(JSON records of objects)
= = = = =

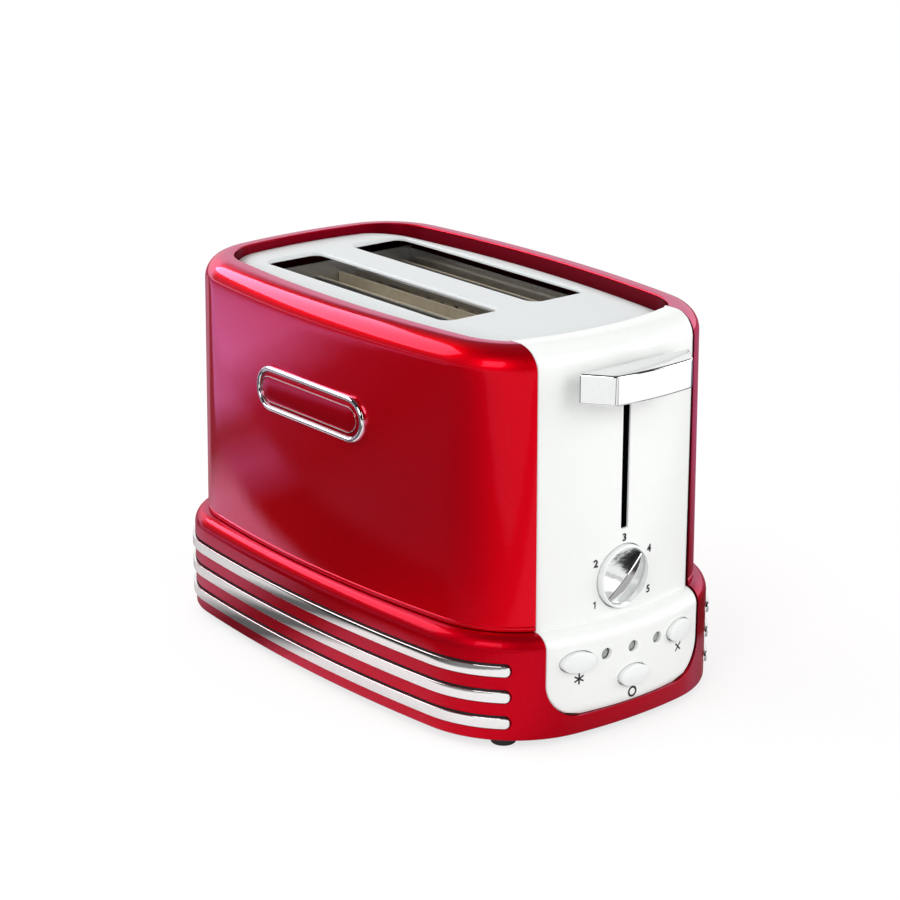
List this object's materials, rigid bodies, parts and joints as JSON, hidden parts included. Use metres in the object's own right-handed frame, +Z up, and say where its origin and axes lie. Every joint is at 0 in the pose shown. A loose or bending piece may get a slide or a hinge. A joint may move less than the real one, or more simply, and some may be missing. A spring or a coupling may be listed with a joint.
{
  "type": "bagel toaster",
  "caption": "Rounded bagel toaster with a stepped base, chrome trim, side lever, browning knob, push buttons and a crumb tray.",
  "frame": {"origin": "middle of the bounding box, on the surface the feet stand on", "axes": "+Z up, +Y from the control panel towards the back, along the slots, +X to the right as seen from the panel"},
  "size_m": [0.1844, 0.3054, 0.2],
  "materials": {
    "red_enamel": "deep red metallic gloss",
    "red_moulding": "moulded base in the casing's red",
    "white_plastic": "white gloss",
    "chrome": "polished",
    "sheet_steel": "plain sheet",
    "bright_sheet": "bright sheet",
    "rubber": "matt",
    "black_plastic": "matt",
    "lens": "clear",
    "mica": "mica sheet with its winding",
    "board": "circuit board",
    "coil": "copper winding on an iron core",
    "potentiometer": "moulded",
    "terminal": "moulded"
  },
  "bodies": {
    "casing": {"outer_shell": "red_enamel", "badge_plate": "red_enamel", "base_shell": "red_moulding", "front_panel": "white_plastic", "top_plate": "white_plastic", "trim_left_lower": "chrome", "trim_left_middle": "chrome", "trim_left_upper": "chrome", "trim_right_lower": "chrome", "trim_right_middle": "chrome", "trim_right_upper": "chrome", "badge_frame": "chrome", "bottom_plate": "sheet_steel", "front_bulkhead": "sheet_steel", "rear_bulkhead": "sheet_steel", "guide_rod_left": "sheet_steel", "guide_rod_right": "sheet_steel", "return_spring": "sheet_steel", "screw_front_left": "sheet_steel", "screw_front_right": "sheet_steel", "screw_rear_left": "sheet_steel", "screw_rear_right": "sheet_steel", "heat_shield_left": "bright_sheet", "heat_shield_right": "bright_sheet", "foot_front_left": "rubber", "foot_front_right": "rubber", "foot_rear_left": "rubber", "foot_rear_right": "rubber", "cord_inlet": "black_plastic", "switch_left": "black_plastic", "switch_middle": "black_plastic", "switch_right": "black_plastic", "indicator_lens_left": "lens", "indicator_lens_middle": "lens", "indicator_lens_right": "lens", "heater_card_left_outer": "mica", "heater_card_left_inner": "mica", "heater_card_right_inner": "mica", "heater_card_right_outer": "mica", "control_board": "board", "electromagnet": "coil", "knob_potentiometer": "potentiometer", "terminal_block": "terminal"},
    "carriage": {"carriage": "sheet_steel", "lever_handle": "chrome", "bread_lifter_left": "sheet_steel", "bread_lifter_right": "sheet_steel", "armature_plate": "sheet_steel"},
    "knob": {"browning_knob": "white_plastic", "knob_face": "chrome"},
    "button_left": {"button_left": "white_plastic"},
    "button_middle": {"button_middle": "white_plastic"},
    "button_right": {"button_right": "white_plastic"},
    "tray": {"crumb_tray": "sheet_steel"},
    "guard_left_outer": {"bread_guard_left_outer": "sheet_steel"},
    "guard_left_inner": {"bread_guard_left_inner": "sheet_steel"},
    "guard_right_inner": {"bread_guard_right_inner": "sheet_steel"},
    "guard_right_outer": {"bread_guard_right_outer": "sheet_steel"}
  },
  "joints": [
    {"name": "lever_slide", "type": "slide", "parent": "casing", "child": "carriage", "axis": [0, 0, -1], "range_m": [0, 0.07], "stiffness_N_per_m": 80, "springref_m": -0.06, "deforming": ["return_spring"]},
    {"name": "knob_turn", "type": "hinge", "parent": "casing", "child": "knob", "pos_m": [0, -0.13285, 0.077], "axis": [0, 1, 0], "range_deg": [-170, 70]},
    {"name": "button_left_push", "type": "slide", "parent": "casing", "child": "button_left", "axis": [0, 1, 0], "range_m": [0, 0.0015], "stiffness_N_per_m": 400, "springref_m": -0.001},
    {"name": "button_middle_push", "type": "slide", "parent": "casing", "child": "button_middle", "axis": [0, 1, 0], "range_m": [0, 0.0015], "stiffness_N_per_m": 400, "springref_m": -0.001},
    {"name": "button_right_push", "type": "slide", "parent": "casing", "child": "button_right", "axis": [0, 1, 0], "range_m": [0, 0.0015], "stiffness_N_per_m": 400, "springref_m": -0.001},
    {"name": "tray_slide", "type": "slide", "parent": "casing", "child": "tray", "axis": [0, 1, 0], "range_m": [0, 0.18]},
    {"name": "guard_left_outer_lean", "type": "hinge", "parent": "casing", "child": "guard_left_outer", "pos_m": [-0.0435, 0.0259, 0.07], "axis": [0, 1, 0], "range_deg": [0, 5]},
    {"name": "guard_left_inner_lean", "type": "hinge", "parent": "casing", "child": "guard_left_inner", "pos_m": [-0.014, 0.0259, 0.07], "axis": [0, -1, 0], "range_deg": [0, 5]},
    {"name": "guard_right_inner_lean", "type": "hinge", "parent": "casing", "child": "guard_right_inner", "pos_m": [0.014, 0.0259, 0.07], "axis": [0, 1, 0], "range_deg": [0, 5]},
    {"name": "guard_right_outer_lean", "type": "hinge", "parent": "casing", "child": "guard_right_outer", "pos_m": [0.0435, 0.0259, 0.07], "axis": [0, -1, 0], "range_deg": [0, 5]}
  ],
  "couplings": [
    {"joint": "guard_left_outer_lean", "follows": "lever_slide", "rad_per_m": 1.2466},
    {"joint": "guard_left_inner_lean", "follows": "lever_slide", "rad_per_m": 1.2466},
    {"joint": "guard_right_inner_lean", "follows": "lever_slide", "rad_per_m": 1.2466},
    {"joint": "guard_right_outer_lean", "follows": "lever_slide", "rad_per_m": 1.2466}
  ]
}
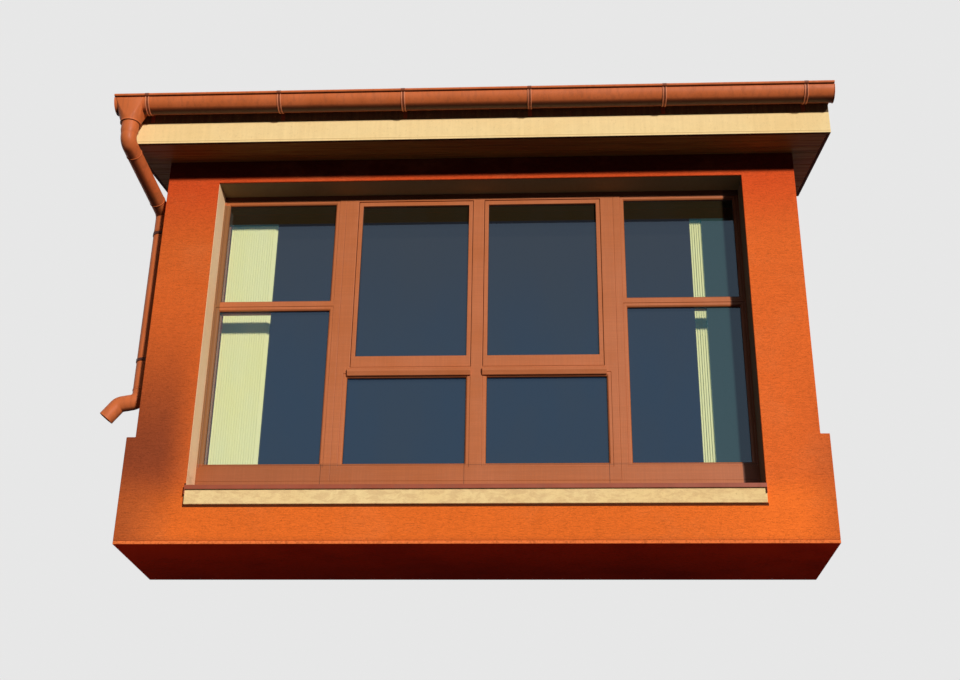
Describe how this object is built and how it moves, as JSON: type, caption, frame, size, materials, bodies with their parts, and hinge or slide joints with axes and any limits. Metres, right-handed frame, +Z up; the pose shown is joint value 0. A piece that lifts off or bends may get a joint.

= = = = =

Exercise goal |
Using the entries above, please restate each one word for word.

Response |
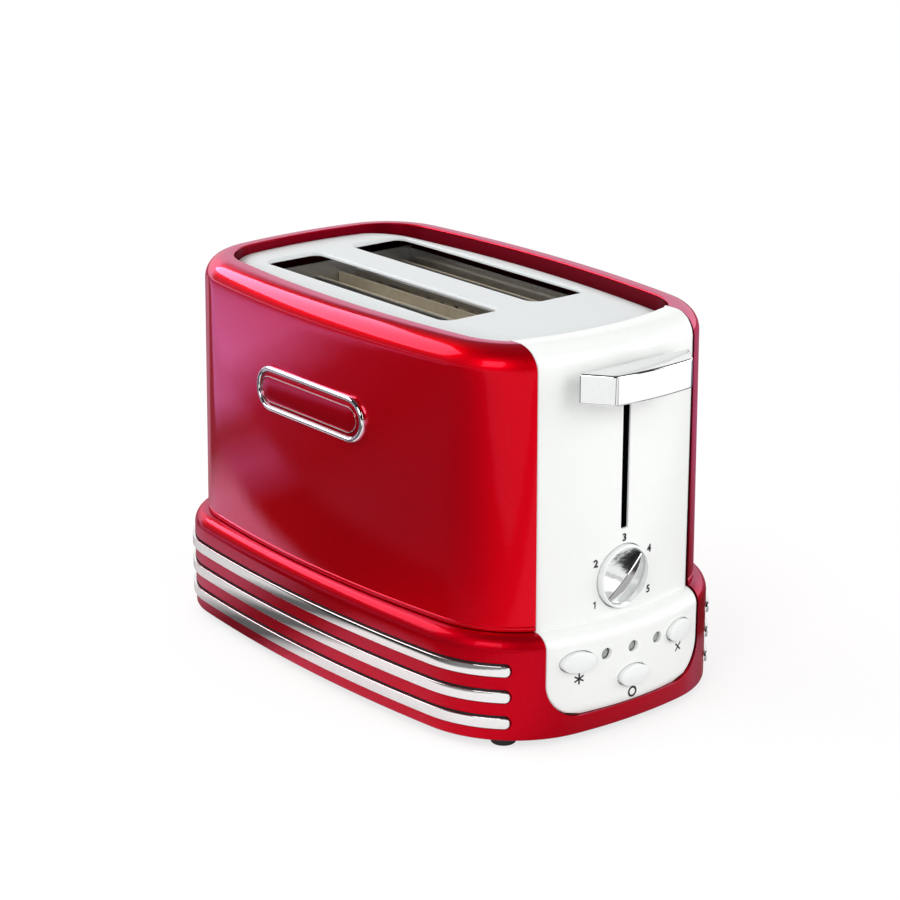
List this object's materials, rigid bodies, parts and joints as JSON, hidden parts included. Use metres in the object's own right-handed frame, +Z up, and say where its origin and axes lie. Every joint is at 0 in the pose shown. A loose or bending piece may get a slide or a hinge. A joint may move less than the real one, or more simply, and some may be missing. A spring or a coupling may be listed with a joint.
{
  "type": "bagel toaster",
  "caption": "Rounded bagel toaster with a stepped base, chrome trim, side lever, browning knob, push buttons and a crumb tray.",
  "frame": {"origin": "middle of the bounding box, on the surface the feet stand on", "axes": "+Z up, +Y from the control panel towards the back, along the slots, +X to the right as seen from the panel"},
  "size_m": [0.1844, 0.3054, 0.2],
  "materials": {
    "red_enamel": "deep red metallic gloss",
    "red_moulding": "moulded base in the casing's red",
    "white_plastic": "white gloss",
    "chrome": "polished",
    "sheet_steel": "plain sheet",
    "bright_sheet": "bright sheet",
    "rubber": "matt",
    "black_plastic": "matt",
    "lens": "clear",
    "mica": "mica sheet with its winding",
    "board": "circuit board",
    "coil": "copper winding on an iron core",
    "potentiometer": "moulded",
    "terminal": "moulded"
  },
  "bodies": {
    "casing": {"outer_shell": "red_enamel", "badge_plate": "red_enamel", "base_shell": "red_moulding", "front_panel": "white_plastic", "top_plate": "white_plastic", "trim_left_lower": "chrome", "trim_left_middle": "chrome", "trim_left_upper": "chrome", "trim_right_lower": "chrome", "trim_right_middle": "chrome", "trim_right_upper": "chrome", "badge_frame": "chrome", "bottom_plate": "sheet_steel", "front_bulkhead": "sheet_steel", "rear_bulkhead": "sheet_steel", "guide_rod_left": "sheet_steel", "guide_rod_right": "sheet_steel", "return_spring": "sheet_steel", "screw_front_left": "sheet_steel", "screw_front_right": "sheet_steel", "screw_rear_left": "sheet_steel", "screw_rear_right": "sheet_steel", "heat_shield_left": "bright_sheet", "heat_shield_right": "bright_sheet", "foot_front_left": "rubber", "foot_front_right": "rubber", "foot_rear_left": "rubber", "foot_rear_right": "rubber", "cord_inlet": "black_plastic", "switch_left": "black_plastic", "switch_middle": "black_plastic", "switch_right": "black_plastic", "indicator_lens_left": "lens", "indicator_lens_middle": "lens", "indicator_lens_right": "lens", "heater_card_left_outer": "mica", "heater_card_left_inner": "mica", "heater_card_right_inner": "mica", "heater_card_right_outer": "mica", "control_board": "board", "electromagnet": "coil", "knob_potentiometer": "potentiometer", "terminal_block": "terminal"},
    "carriage": {"carriage": "sheet_steel", "lever_handle": "chrome", "bread_lifter_left": "sheet_steel", "bread_lifter_right": "sheet_steel", "armature_plate": "sheet_steel"},
    "knob": {"browning_knob": "white_plastic", "knob_face": "chrome"},
    "button_left": {"button_left": "white_plastic"},
    "button_middle": {"button_middle": "white_plastic"},
    "button_right": {"button_right": "white_plastic"},
    "tray": {"crumb_tray": "sheet_steel"},
    "guard_left_outer": {"bread_guard_left_outer": "sheet_steel"},
    "guard_left_inner": {"bread_guard_left_inner": "sheet_steel"},
    "guard_right_inner": {"bread_guard_right_inner": "sheet_steel"},
    "guard_right_outer": {"bread_guard_right_outer": "sheet_steel"}
  },
  "joints": [
    {"name": "lever_slide", "type": "slide", "parent": "casing", "child": "carriage", "axis": [0, 0, -1], "range_m": [0, 0.07], "stiffness_N_per_m": 80, "springref_m": -0.06, "deforming": ["return_spring"]},
    {"name": "knob_turn", "type": "hinge", "parent": "casing", "child": "knob", "pos_m": [0, -0.13285, 0.077], "axis": [0, 1, 0], "range_deg": [-170, 70]},
    {"name": "button_left_push", "type": "slide", "parent": "casing", "child": "button_left", "axis": [0, 1, 0], "range_m": [0, 0.0015], "stiffness_N_per_m": 400, "springref_m": -0.001},
    {"name": "button_middle_push", "type": "slide", "parent": "casing", "child": "button_middle", "axis": [0, 1, 0], "range_m": [0, 0.0015], "stiffness_N_per_m": 400, "springref_m": -0.001},
    {"name": "button_right_push", "type": "slide", "parent": "casing", "child": "button_right", "axis": [0, 1, 0], "range_m": [0, 0.0015], "stiffness_N_per_m": 400, "springref_m": -0.001},
    {"name": "tray_slide", "type": "slide", "parent": "casing", "child": "tray", "axis": [0, 1, 0], "range_m": [0, 0.18]},
    {"name": "guard_left_outer_lean", "type": "hinge", "parent": "casing", "child": "guard_left_outer", "pos_m": [-0.0435, 0.0259, 0.07], "axis": [0, 1, 0], "range_deg": [0, 5]},
    {"name": "guard_left_inner_lean", "type": "hinge", "parent": "casing", "child": "guard_left_inner", "pos_m": [-0.014, 0.0259, 0.07], "axis": [0, -1, 0], "range_deg": [0, 5]},
    {"name": "guard_right_inner_lean", "type": "hinge", "parent": "casing", "child": "guard_right_inner", "pos_m": [0.014, 0.0259, 0.07], "axis": [0, 1, 0], "range_deg": [0, 5]},
    {"name": "guard_right_outer_lean", "type": "hinge", "parent": "casing", "child": "guard_right_outer", "pos_m": [0.0435, 0.0259, 0.07], "axis": [0, -1, 0], "range_deg": [0, 5]}
  ],
  "couplings": [
    {"joint": "guard_left_outer_lean", "follows": "lever_slide", "rad_per_m": 1.2466},
    {"joint": "guard_left_inner_lean", "follows": "lever_slide", "rad_per_m": 1.2466},
    {"joint": "guard_right_inner_lean", "follows": "lever_slide", "rad_per_m": 1.2466},
    {"joint": "guard_right_outer_lean", "follows": "lever_slide", "rad_per_m": 1.2466}
  ]
}
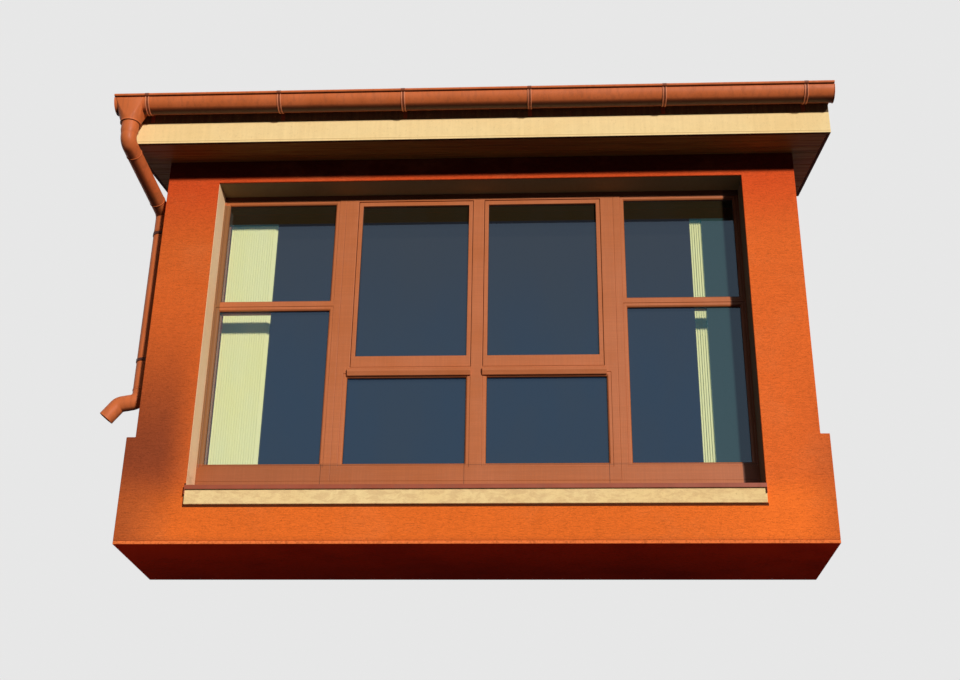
Describe how this object is built and how it moves, as JSON: type, caption, frame, size, materials, bodies with their parts, and hinge or slide joints with axes and any limits. Metres, right-handed frame, +Z up; the pose shown is joint value 0. A piece that lifts off or bends may get a joint.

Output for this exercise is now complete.